Les sources lasers pour la spectroscopie
La découverte des lasers à colorants monochromatiques et accordables dans les années 70 a révolutioné la spectroscopie, permettant à celle-ci de redéfinir ses buts et sa direction. La lumière laser, intense et monochromatique, n’a pas seulement largement augmenté la sensibilité et la résolution des techniques spectroscopiques classiques, elle a également rendu possible la découverte de nouvelles techniques puissantes, provenant de la spectroscopie non linéaire [5]. En outre, les spectroscopistes n’ont pas simplement regardé la lumière, ils l’ont utilisée comme un outil pour manipuler la matière, et même, pour créer de nouveaux états de la matière.
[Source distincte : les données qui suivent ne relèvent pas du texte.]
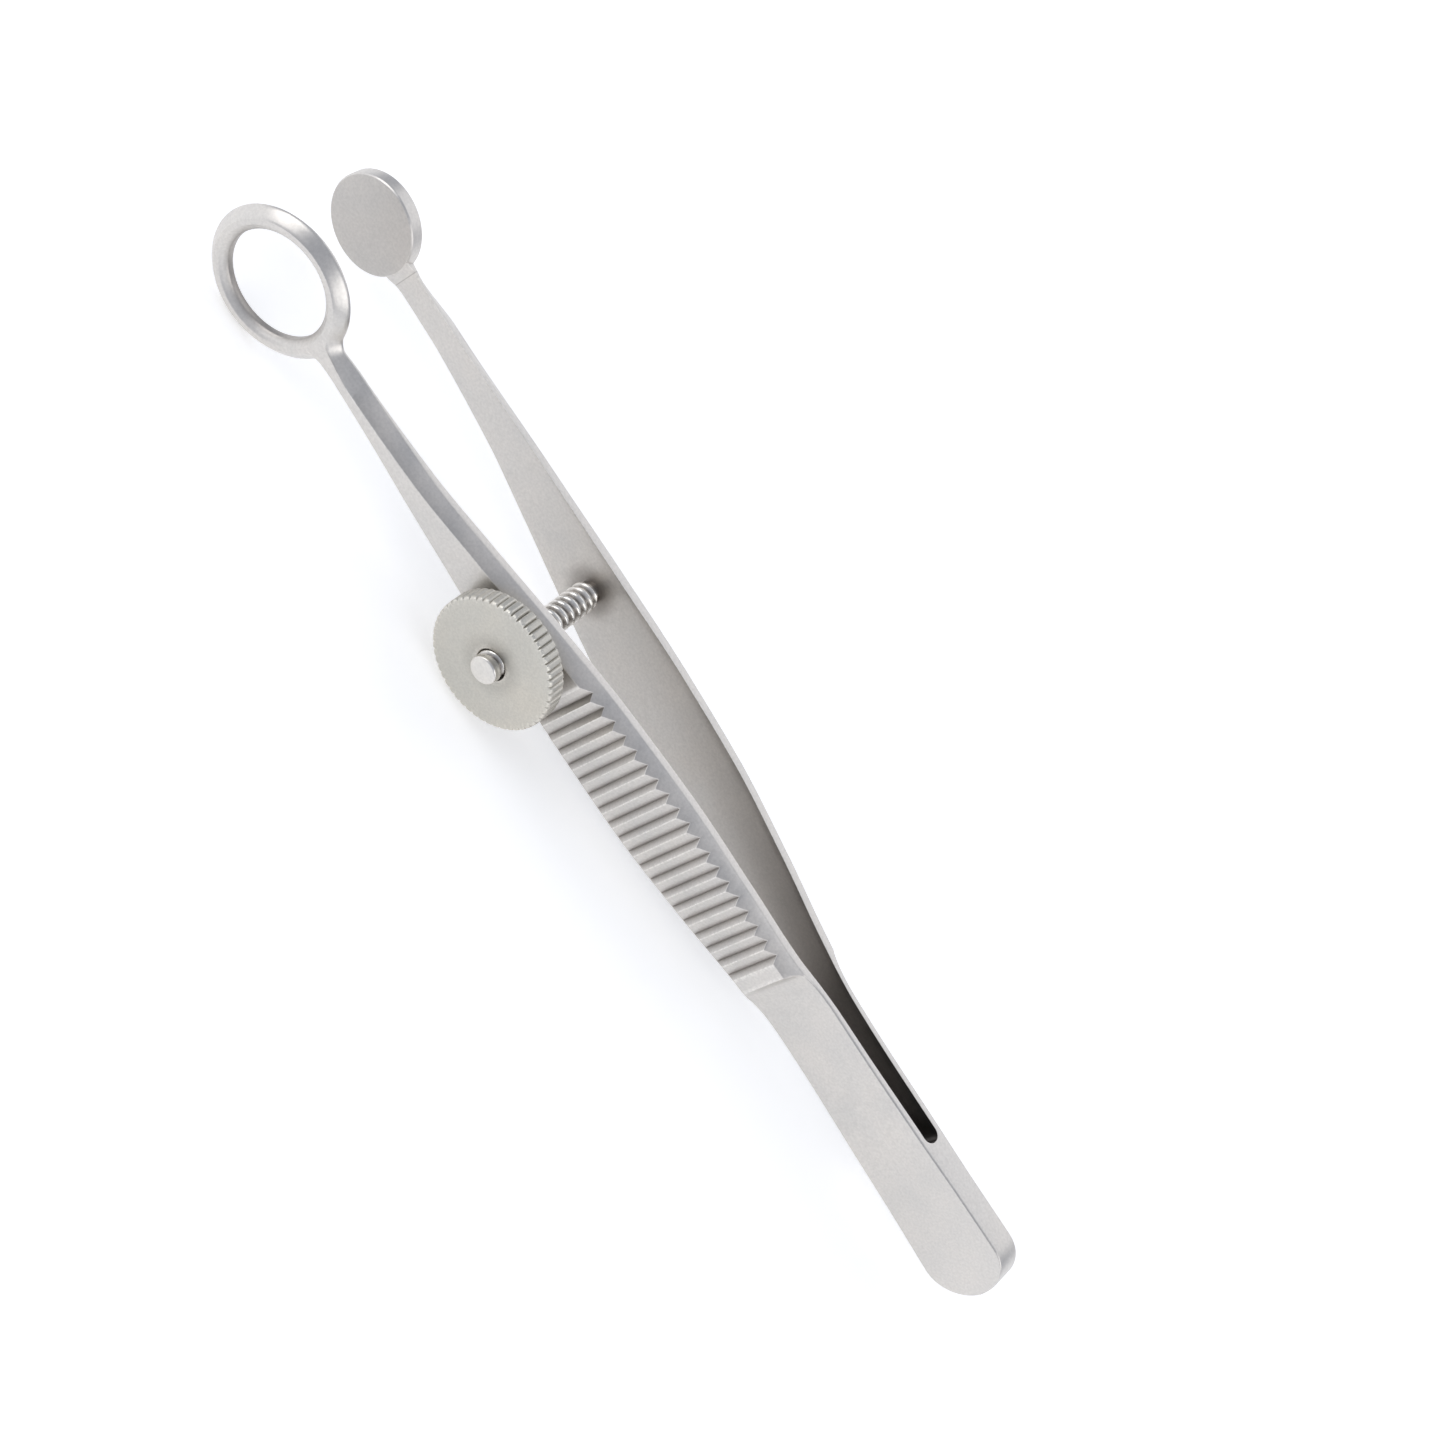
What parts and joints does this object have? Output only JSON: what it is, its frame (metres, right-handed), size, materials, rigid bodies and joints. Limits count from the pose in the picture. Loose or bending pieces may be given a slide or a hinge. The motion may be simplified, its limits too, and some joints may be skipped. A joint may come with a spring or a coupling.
{
  "type": "ring-and-plate eyelid clamp forceps",
  "caption": "Steel clamp forceps: two sprung arms joined at the butt, a ring jaw facing a round plate jaw, and a knurled thumb nut on a threaded stud that draws them together.",
  "frame": {"origin": "bottom centre of the bounding box, with the jaws open and the instrument lying on its side", "axes": "+X from the jaws to the butt, +Y from the ring arm to the plate arm, +Z across the width of the blades"},
  "size_m": [0.0902, 0.0148, 0.0113],
  "materials": {
    "satin_steel": "satin, fine bead-blasted",
    "turned_steel": "satin, turned",
    "bright_steel": "bright, cut thread"
  },
  "bodies": {
    "butt": {"ring_arm_butt": "satin_steel", "plate_arm_butt": "satin_steel", "butt_weld": "satin_steel"},
    "ring_arm": {"ring_arm": "satin_steel"},
    "plate_arm": {"plate_arm": "satin_steel", "stud": "bright_steel"},
    "nut_carriage": {"thumb_nut_boss": "turned_steel"},
    "thumb_nut": {"thumb_nut": "turned_steel"}
  },
  "joints": [
    {"name": "ring_arm_flex", "type": "hinge", "parent": "butt", "child": "ring_arm", "pos_m": [0.02706, 0.00047, 0.00565], "axis": [0, 0, -1], "range_deg": [0, 4.11]},
    {"name": "plate_arm_flex", "type": "hinge", "parent": "butt", "child": "plate_arm", "pos_m": [0.02706, 0.00245, 0.00565], "axis": [0, 0, 1], "range_deg": [0, 4.11]},
    {"name": "nut_travel", "type": "slide", "parent": "plate_arm", "child": "nut_carriage", "axis": [0, 1, 0], "range_m": [0, 0.00543], "stiffness_N_per_m": 243.6},
    {"name": "nut_turn", "type": "hinge", "parent": "nut_carriage", "child": "thumb_nut", "pos_m": [-0.01064, -0.00562, 0.00565], "axis": [0, 1, 0], "range_deg": [0, 2795.58]}
  ],
  "couplings": [
    {"joint": "nut_turn", "follows": "nut_travel", "rad_per_m": 8976},
    {"joint": "ring_arm_flex", "follows": "nut_travel", "rad_per_m": 13.192},
    {"joint": "plate_arm_flex", "follows": "nut_travel", "rad_per_m": 13.192}
  ]
}
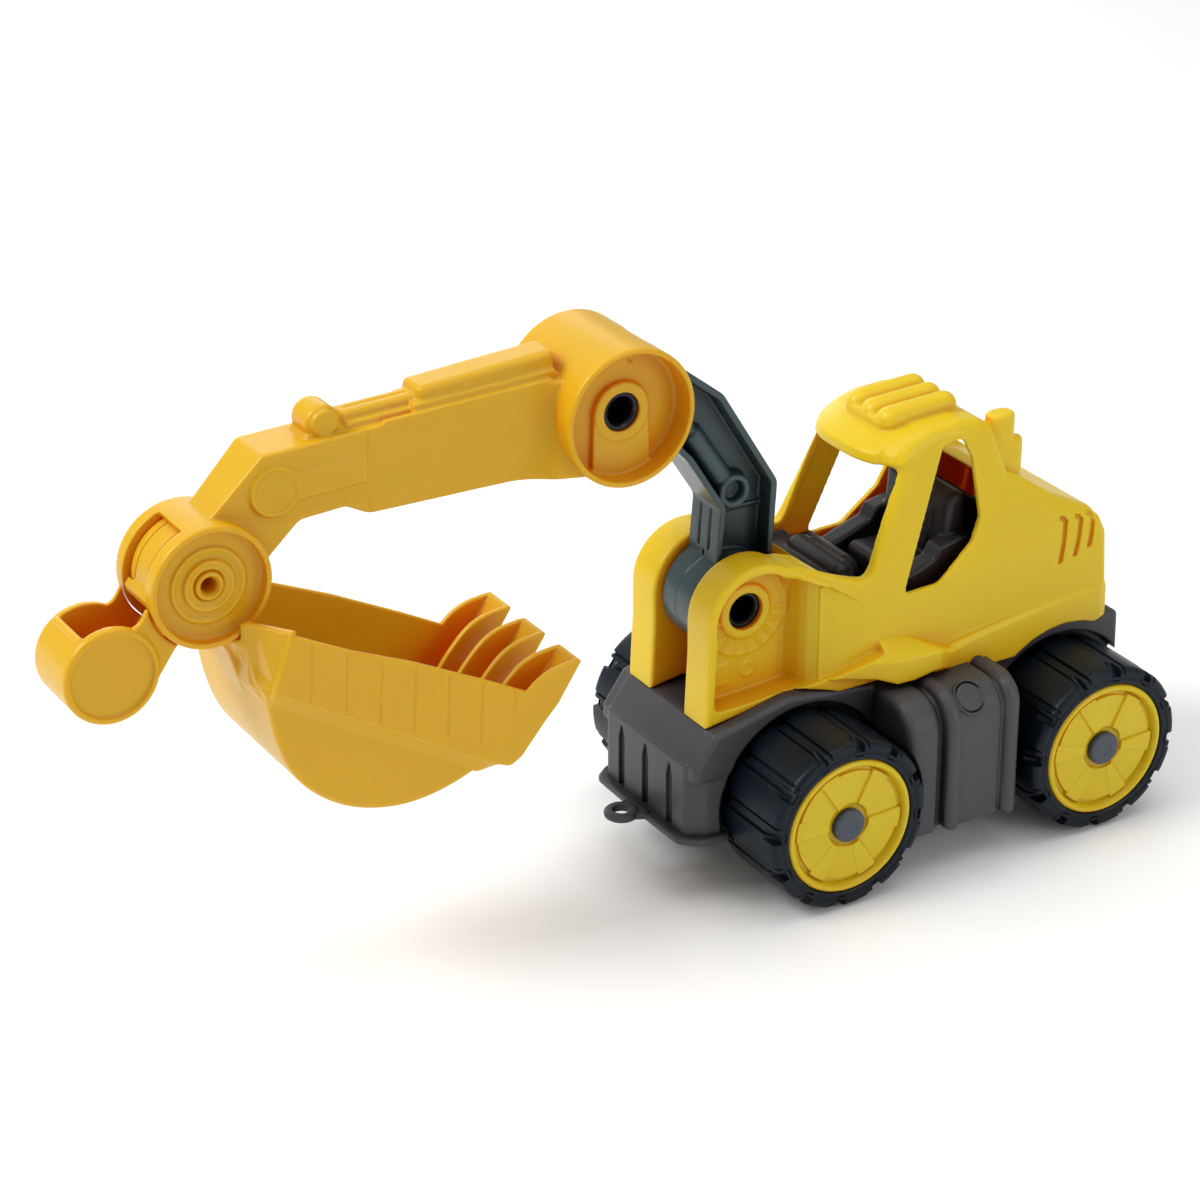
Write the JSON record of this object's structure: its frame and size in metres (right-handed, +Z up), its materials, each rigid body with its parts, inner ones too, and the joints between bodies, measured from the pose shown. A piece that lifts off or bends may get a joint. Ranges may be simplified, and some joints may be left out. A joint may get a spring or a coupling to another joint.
{
  "type": "toy excavator",
  "caption": "Child's sand-pit excavator with rolling wheels, a hand-worked three-joint digging arm, a toothed bucket with a grip handle and an open cab.",
  "frame": {"origin": "on the ground under the middle of the toy's overall length and width, arm as in the rest pose", "axes": "+Z up, -Y is the front of the vehicle and the way the arm reaches, +X is the vehicle's left side"},
  "size_m": [0.1356, 0.4463, 0.2282],
  "materials": {
    "chassis_grey": "satin moulded polypropylene, dark warm grey",
    "cab_yellow": "semi-gloss moulded polypropylene, bright yellow",
    "arm_yellow": "semi-gloss moulded polypropylene, golden yellow",
    "rim_yellow": "semi-gloss moulded polypropylene, lemon yellow",
    "cabin_black": "satin moulded polypropylene, charcoal",
    "link_slate": "semi-gloss slate grey polypropylene",
    "tyre_black": "satin blow-moulded blue-black polyethylene",
    "cap_blue_grey": "satin blue grey",
    "pin_black": "glossy black",
    "steel": "drawn rod"
  },
  "bodies": {
    "base": {"chassis": "chassis_grey", "cab_body": "cab_yellow", "cabin_insert": "cabin_black", "front_axle": "steel", "rear_axle": "steel", "front_left_hub_cap": "cap_blue_grey", "front_right_hub_cap": "cap_blue_grey", "rear_left_hub_cap": "cap_blue_grey", "rear_right_hub_cap": "cap_blue_grey", "lower_pin": "pin_black", "lower_pin_ring": "pin_black"},
    "link": {"lower_link": "link_slate"},
    "stick": {"stick": "arm_yellow", "upper_pin": "pin_black", "upper_pin_ring": "pin_black", "bucket_pin": "arm_yellow", "bucket_pin_ring": "arm_yellow"},
    "bucket": {"bucket": "arm_yellow", "bucket_handle": "arm_yellow"},
    "front_left_wheel": {"front_left_tyre": "tyre_black", "front_left_rim": "rim_yellow"},
    "front_right_wheel": {"front_right_tyre": "tyre_black", "front_right_rim": "rim_yellow"},
    "rear_left_wheel": {"rear_left_tyre": "tyre_black", "rear_left_rim": "rim_yellow"},
    "rear_right_wheel": {"rear_right_tyre": "tyre_black", "rear_right_rim": "rim_yellow"}
  },
  "joints": [
    {"name": "link_hinge", "type": "hinge", "parent": "base", "child": "link", "pos_m": [0, 0.0493, 0.1095], "axis": [1, 0, 0], "range_deg": [-20, 22]},
    {"name": "stick_hinge", "type": "hinge", "parent": "link", "child": "stick", "pos_m": [0, -0.0041, 0.2016], "axis": [1, 0, 0], "range_deg": [-20, 18]},
    {"name": "bucket_hinge", "type": "hinge", "parent": "stick", "child": "bucket", "pos_m": [0, -0.1674, 0.1706], "axis": [1, 0, 0], "range_deg": [-60, 20]},
    {"name": "front_left_spin", "type": "hinge", "parent": "base", "child": "front_left_wheel", "pos_m": [0, 0.0665, 0.035], "axis": [1, 0, 0], "continuous": true},
    {"name": "front_right_spin", "type": "hinge", "parent": "base", "child": "front_right_wheel", "pos_m": [0, 0.0665, 0.035], "axis": [1, 0, 0], "continuous": true},
    {"name": "rear_left_spin", "type": "hinge", "parent": "base", "child": "rear_left_wheel", "pos_m": [0, 0.188, 0.035], "axis": [1, 0, 0], "continuous": true},
    {"name": "rear_right_spin", "type": "hinge", "parent": "base", "child": "rear_right_wheel", "pos_m": [0, 0.188, 0.035], "axis": [1, 0, 0], "continuous": true}
  ]
}
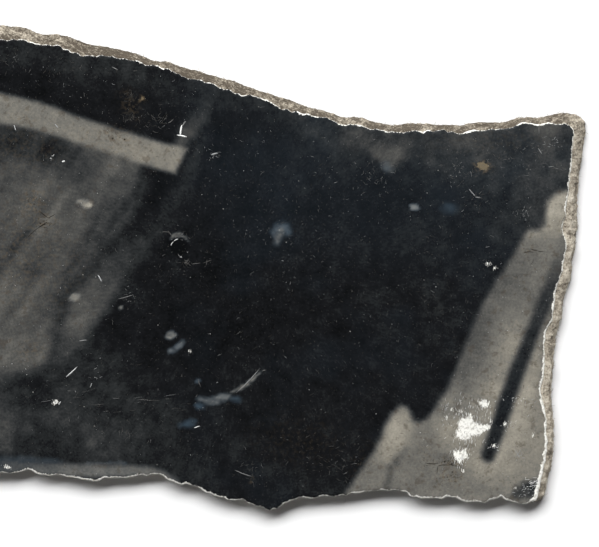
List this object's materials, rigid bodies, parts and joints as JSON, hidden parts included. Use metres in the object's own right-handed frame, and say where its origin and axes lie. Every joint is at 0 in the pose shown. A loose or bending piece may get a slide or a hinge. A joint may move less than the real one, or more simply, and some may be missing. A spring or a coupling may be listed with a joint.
{
  "type": "torn mounted photographic print",
  "caption": "Flat torn piece of an old black-and-white photographic print on grey pulp board, ragged on every side, to lie face up as a found fragment.",
  "frame": {"origin": "on the surface that the board lies on, under the middle of the whole part's bounding box", "axes": "+X to the right across the picture, +Y up the picture, +Z out of the picture, away from the board's back"},
  "size_m": [0.1014, 0.0734, 0.0019],
  "materials": {
    "pulp_board": "torn grey-tan pulp board, fibrous and speckled, matt",
    "gelatin_print": "glossy black-and-white gelatin layer on white coated paper, dusty and scratched, with a torn white rim"
  },
  "bodies": {
    "root": {"mount_board": "pulp_board", "photographic_print": "gelatin_print"}
  },
  "joints": []
}
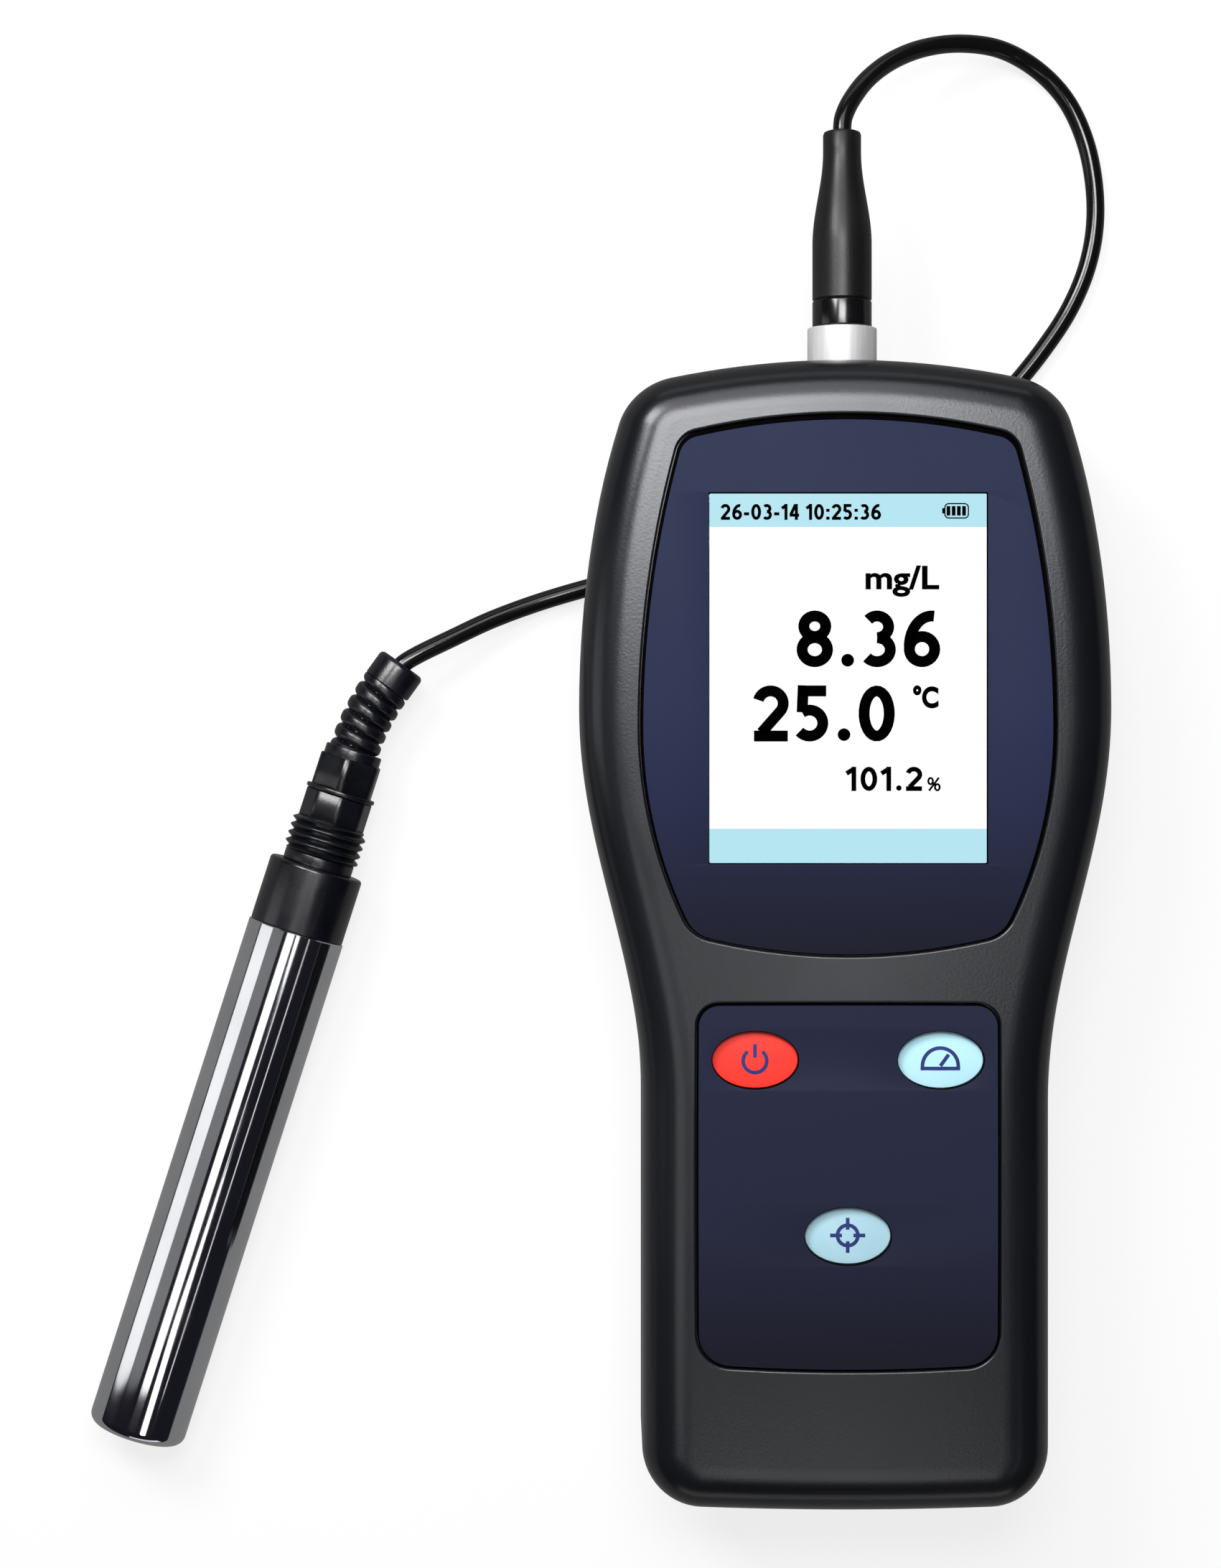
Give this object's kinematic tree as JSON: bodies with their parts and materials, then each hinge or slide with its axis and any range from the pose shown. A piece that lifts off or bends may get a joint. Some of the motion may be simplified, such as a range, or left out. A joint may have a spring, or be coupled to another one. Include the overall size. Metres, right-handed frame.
{
  "type": "dissolved oxygen meter",
  "caption": "Hand-held dissolved oxygen meter with waisted casing, colour display, oval keys, plug-in lead and steel probe.",
  "frame": {"origin": "plan centre of the meter's casing, on the rest face of its back", "axes": "+Z out of the display, +Y towards the connector end, +X to the right of someone reading the display"},
  "size_m": [0.1676, 0.238, 0.036],
  "materials": {
    "casing": "satin moulded ABS",
    "panel": "glossy navy overlay",
    "screen": "lit colour display behind a clear cover",
    "glass": "clear glass",
    "tin": "bright tinned steel",
    "diffuser": "white diffuser",
    "brass": "bright brass",
    "red_key": "satin red",
    "blue_key": "satin light blue",
    "silicone": "matt silicone rubber",
    "board": "green solder mask",
    "component": "black moulded component",
    "cell": "plain blue sleeve",
    "seal": "black rubber",
    "socket": "satin nickel plate",
    "plug": "glossy black",
    "boot": "satin black vinyl",
    "gland": "satin black nylon",
    "collar": "polished black acetal",
    "tube": "polished stainless steel",
    "sensor": "dark red sensing film"
  },
  "bodies": {
    "meter": {"front_shell": "casing", "back_shell": "casing", "seam_seal": "seal", "display_panel": "panel", "display_window": "screen", "display_glass": "glass", "display_frame": "tin", "backlight": "diffuser", "display_spacers": "brass", "keypad_panel": "panel", "key_mat": "silicone", "key_switches": "component", "main_board": "board", "main_chip": "component", "buzzer": "component", "clock_cell": "tin", "board_screws": "tin", "case_screws": "tin", "battery_tray": "component", "batteries": "cell", "battery_springs": "tin", "battery_contacts": "brass", "socket_shell": "socket", "socket_seal": "seal", "socket_nut": "tin", "socket_insulator": "component", "socket_pins": "brass"},
    "power_key": {"power_key": "red_key"},
    "measure_key": {"measure_key": "blue_key"},
    "calibrate_key": {"calibrate_key": "blue_key"},
    "battery_door": {"battery_door": "casing", "door_screw": "tin"},
    "lead": {"plug_shell": "plug", "plug_insulator": "component", "plug_contacts": "brass", "plug_boot": "boot", "cord": "boot", "relief_cap": "boot", "strain_relief": "boot", "gland_nut": "gland", "gland_body": "gland", "gland_seal": "seal", "probe_collar": "collar", "probe_tube": "tube", "sensor_holder": "component", "sensor_window": "sensor", "temperature_pin": "tube"}
  },
  "joints": [
    {"name": "power_key_press", "type": "slide", "parent": "meter", "child": "power_key", "axis": [0, 0, -1], "range_m": [0, 0.0007], "stiffness_N_per_m": 1500},
    {"name": "measure_key_press", "type": "slide", "parent": "meter", "child": "measure_key", "axis": [0, 0, -1], "range_m": [0, 0.0007], "stiffness_N_per_m": 1500},
    {"name": "calibrate_key_press", "type": "slide", "parent": "meter", "child": "calibrate_key", "axis": [0, 0, -1], "range_m": [0, 0.0007], "stiffness_N_per_m": 1500},
    {"name": "battery_door_open", "type": "hinge", "parent": "meter", "child": "battery_door", "pos_m": [0, -0.01783, 0.00143], "axis": [1, 0, 0], "range_deg": [0, 70]},
    {"name": "lead_unplug", "type": "slide", "parent": "meter", "child": "lead", "axis": [0, 1, 0], "range_m": [0, 0.012]}
  ]
}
Aujourd’hui, la spectroscopie laser a trouvé des applications dans la plupart des domaines de la science et de la technologie. On trouve énormément de monographes, de livres, de comptes rendus de conférence dévoués à ce sujet [6, 7]. Des dizaines de milliers de papiers ont été écrits et il est donc impossible de rendre compte de l’état actuel de ce domaine, ainsi que de ses perspectives futures. Nous allons discuter ici des sources lasers et d’autres outils commerciaux intéressants pour le domaine de la métrologie des fréquences optiques. L’accent sera mis en particulier sur les lasers à solides.
Lasers à colorants et diodes lasers L’avancée de la spectroscopie laser a souvent été rendue possible grâce aux progrès technologiques. Les lasers à colorants, largement utilisés depuis leur apparition, permettent de couvrir (en incluant tout le spectre visible) l’intervalle de longueurs d’onde allant de 350 à 950 nm.
Les applications telles que le stockage de données, les imprimantes laser, les télécommunications ainsi que le traitement des matériaux ont aidé au développement des diodes lasers. La sélection de la longueur d’onde avec des réseaux de Bragg, ou avec des éléments sélectifs dans une cavité externe étendue font de ces lasers un bon outil pour la spectroscopie à haute résolution. L’amplification en « fuseaux » (tapered) de diode lasers ou la stabilisation par injection optique conduisent à des puissances moyennes souvent appréciables (plusieurs watts) et peuvent remplacer les systèmes lasers à colorants beaucoup plus coûteux et complexes. Les diodes lasers fonctionnent sur un grand nombre de longueurs d’onde. Par exemple, les diodes lasers de nitrure de gallium et les lasers à cascades quantiques couvrent la région spectrale de l’infrarouge moyen renforçant ainsi l’arsenal des outils spectroscopiques. Les lasers à cascades quantiques, inventé en 1994 [8], peuvent émettre de 3,5 à 90 µm.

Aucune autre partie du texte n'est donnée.